Find every line in the records below that contains the word "this", and copy each such line.

The input:
....
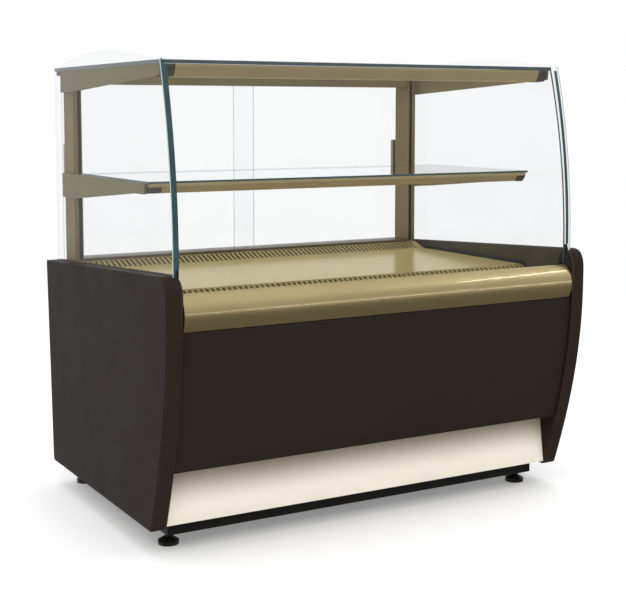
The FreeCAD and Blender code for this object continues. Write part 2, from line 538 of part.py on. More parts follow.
....
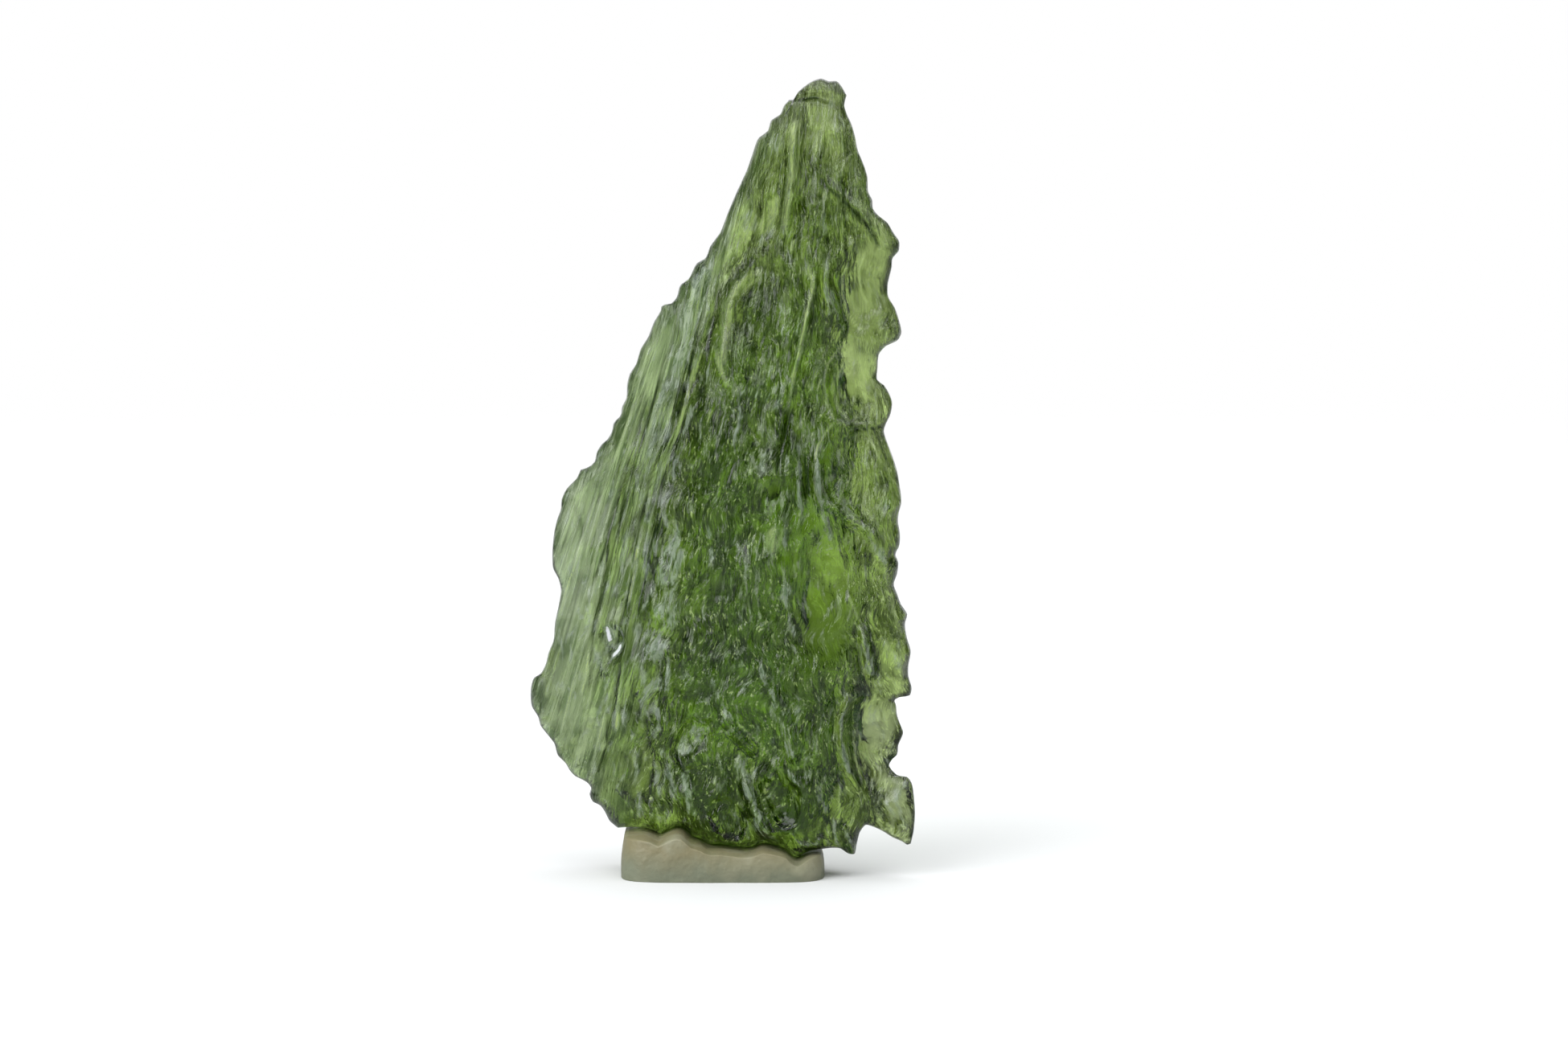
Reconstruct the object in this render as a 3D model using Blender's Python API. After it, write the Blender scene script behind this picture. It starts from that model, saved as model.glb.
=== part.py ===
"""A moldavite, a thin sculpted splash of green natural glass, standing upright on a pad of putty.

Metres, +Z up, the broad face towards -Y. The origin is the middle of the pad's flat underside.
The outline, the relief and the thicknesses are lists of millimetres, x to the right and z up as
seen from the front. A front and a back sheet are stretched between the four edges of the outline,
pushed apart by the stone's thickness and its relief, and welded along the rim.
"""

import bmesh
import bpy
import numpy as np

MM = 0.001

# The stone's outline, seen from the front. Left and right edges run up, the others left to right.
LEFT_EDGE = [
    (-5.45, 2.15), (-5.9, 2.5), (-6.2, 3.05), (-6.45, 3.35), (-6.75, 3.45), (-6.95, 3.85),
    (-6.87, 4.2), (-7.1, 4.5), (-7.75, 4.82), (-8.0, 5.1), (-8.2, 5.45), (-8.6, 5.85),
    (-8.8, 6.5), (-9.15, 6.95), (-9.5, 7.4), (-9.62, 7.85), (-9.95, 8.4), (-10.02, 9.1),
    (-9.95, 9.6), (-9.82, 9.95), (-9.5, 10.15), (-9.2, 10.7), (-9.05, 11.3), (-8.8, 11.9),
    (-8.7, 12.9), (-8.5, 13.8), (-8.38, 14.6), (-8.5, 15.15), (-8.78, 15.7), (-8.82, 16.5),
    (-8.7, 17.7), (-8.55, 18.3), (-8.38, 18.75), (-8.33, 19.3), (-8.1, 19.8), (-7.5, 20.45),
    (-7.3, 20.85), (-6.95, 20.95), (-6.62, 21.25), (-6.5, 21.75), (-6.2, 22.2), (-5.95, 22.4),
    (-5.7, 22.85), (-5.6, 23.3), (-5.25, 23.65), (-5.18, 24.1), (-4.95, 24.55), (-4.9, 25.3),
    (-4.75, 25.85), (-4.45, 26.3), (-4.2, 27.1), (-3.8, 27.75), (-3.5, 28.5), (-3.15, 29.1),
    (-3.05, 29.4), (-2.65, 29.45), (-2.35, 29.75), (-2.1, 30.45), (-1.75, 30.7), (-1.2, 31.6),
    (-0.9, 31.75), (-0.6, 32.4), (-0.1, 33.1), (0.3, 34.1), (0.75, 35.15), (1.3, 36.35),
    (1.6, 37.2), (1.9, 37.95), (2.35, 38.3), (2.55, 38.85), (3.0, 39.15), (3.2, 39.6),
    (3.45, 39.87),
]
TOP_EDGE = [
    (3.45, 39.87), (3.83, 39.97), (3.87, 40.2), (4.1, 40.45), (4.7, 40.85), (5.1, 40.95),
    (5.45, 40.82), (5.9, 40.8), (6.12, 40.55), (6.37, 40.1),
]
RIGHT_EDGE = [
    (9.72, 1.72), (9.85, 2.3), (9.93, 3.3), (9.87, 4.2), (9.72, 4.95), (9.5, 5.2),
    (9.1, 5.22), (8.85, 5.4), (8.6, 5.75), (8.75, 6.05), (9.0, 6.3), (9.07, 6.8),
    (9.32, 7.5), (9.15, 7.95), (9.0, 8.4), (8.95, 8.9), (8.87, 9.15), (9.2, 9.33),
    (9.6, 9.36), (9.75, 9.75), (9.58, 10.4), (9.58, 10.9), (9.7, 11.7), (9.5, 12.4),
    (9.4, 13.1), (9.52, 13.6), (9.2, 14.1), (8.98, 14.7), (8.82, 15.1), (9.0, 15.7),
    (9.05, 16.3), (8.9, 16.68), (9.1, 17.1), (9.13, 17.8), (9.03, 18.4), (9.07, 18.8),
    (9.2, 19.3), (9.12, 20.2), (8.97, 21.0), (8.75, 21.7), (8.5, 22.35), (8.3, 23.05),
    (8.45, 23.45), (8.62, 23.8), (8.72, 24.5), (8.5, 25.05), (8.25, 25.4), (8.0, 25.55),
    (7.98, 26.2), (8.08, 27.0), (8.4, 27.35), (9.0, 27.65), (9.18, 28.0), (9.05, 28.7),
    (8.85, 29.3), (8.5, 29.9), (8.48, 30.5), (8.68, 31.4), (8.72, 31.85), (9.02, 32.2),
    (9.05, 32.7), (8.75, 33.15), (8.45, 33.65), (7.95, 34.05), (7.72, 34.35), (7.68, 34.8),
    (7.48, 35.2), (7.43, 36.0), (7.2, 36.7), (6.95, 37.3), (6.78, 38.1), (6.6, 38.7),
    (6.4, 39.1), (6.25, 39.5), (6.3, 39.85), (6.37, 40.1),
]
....
Output of the task:
The FreeCAD and Blender code for this object continues. Write part 2, from line 538 of part.py on. More parts follow.
Reconstruct the object in this render as a 3D model using Blender's Python API. After it, write the Blender scene script behind this picture. It starts from that model, saved as model.glb.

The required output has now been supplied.